Boron microalloying for high-temperature eutectic high-entropy alloys

Abstract

The eutectic high-entropy alloys have shown promising mechanical behaviors while their softening at elevated temperatures is still a challenge. Generally, the boundaries are the weak parts to be strengthened with increased temperatures in eutectic high-entropy alloys. Here, we found that the minor addition of boron in Ni30Co30Cr10Fe10Al18W2 eutectic high-entropy alloy can significantly strengthen the FCC grain boundaries and the FCC/B2 phase boundaries at elevated temperatures.

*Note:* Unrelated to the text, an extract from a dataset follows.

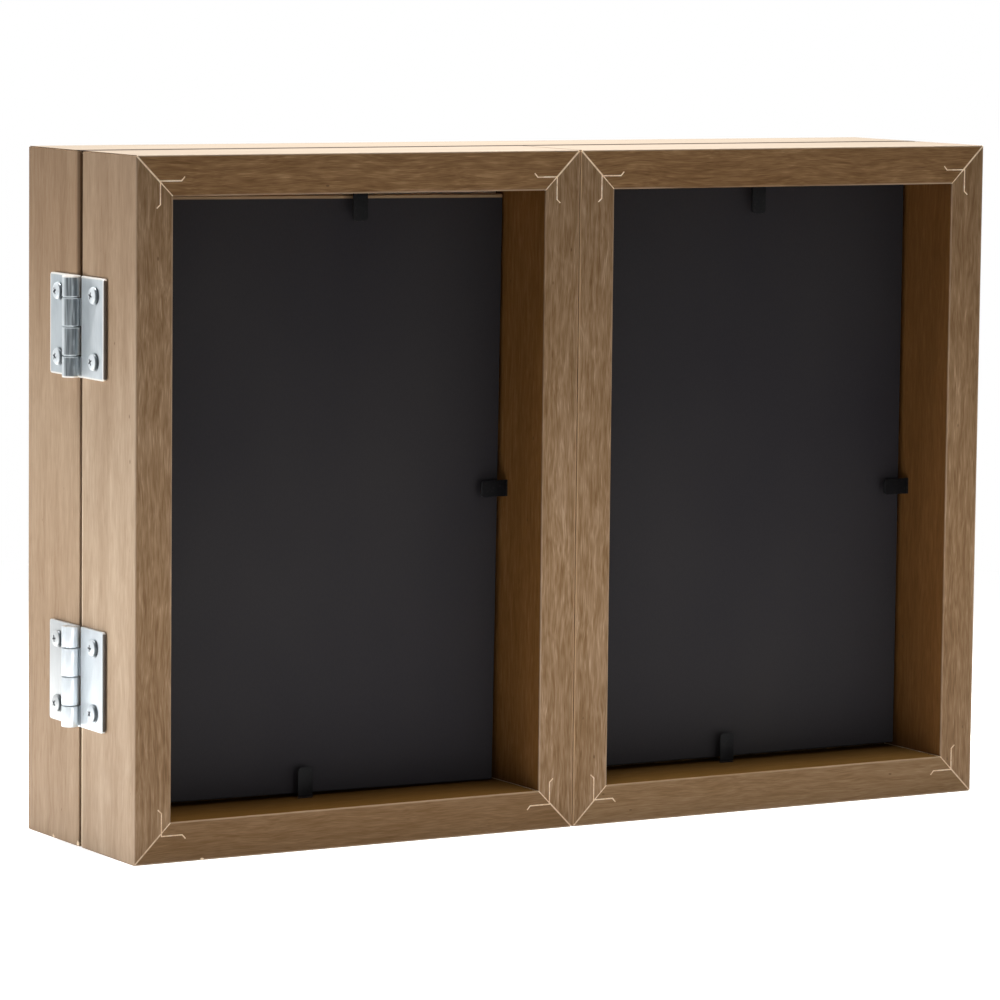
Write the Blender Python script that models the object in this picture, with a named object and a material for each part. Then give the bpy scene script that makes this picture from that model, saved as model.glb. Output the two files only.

A remarkable tensile yield strength over 581 MPa with elongation of 71 % at 800 °C is achieved with minor boron addition, corresponding to a 45 % increase in yield strength and 129 % improvement in ductility compared with the boron-free counterpart. Accompanied by the boron-strengthened phase boundary, sustainable dynamic recovery occurs in the FCC and B2 phases during high-temperature tensile testing, ensuring excellent ductility. Moreover, the benchmark test indicates that the strengthening effect of boron and borides on the boundaries contributes up to 166 MPa to the yield strength of eutectic high-entropy alloy at 800 °C. These findings shed light on the development of high-temperature eutectic high-entropy alloys with a microalloying strategy.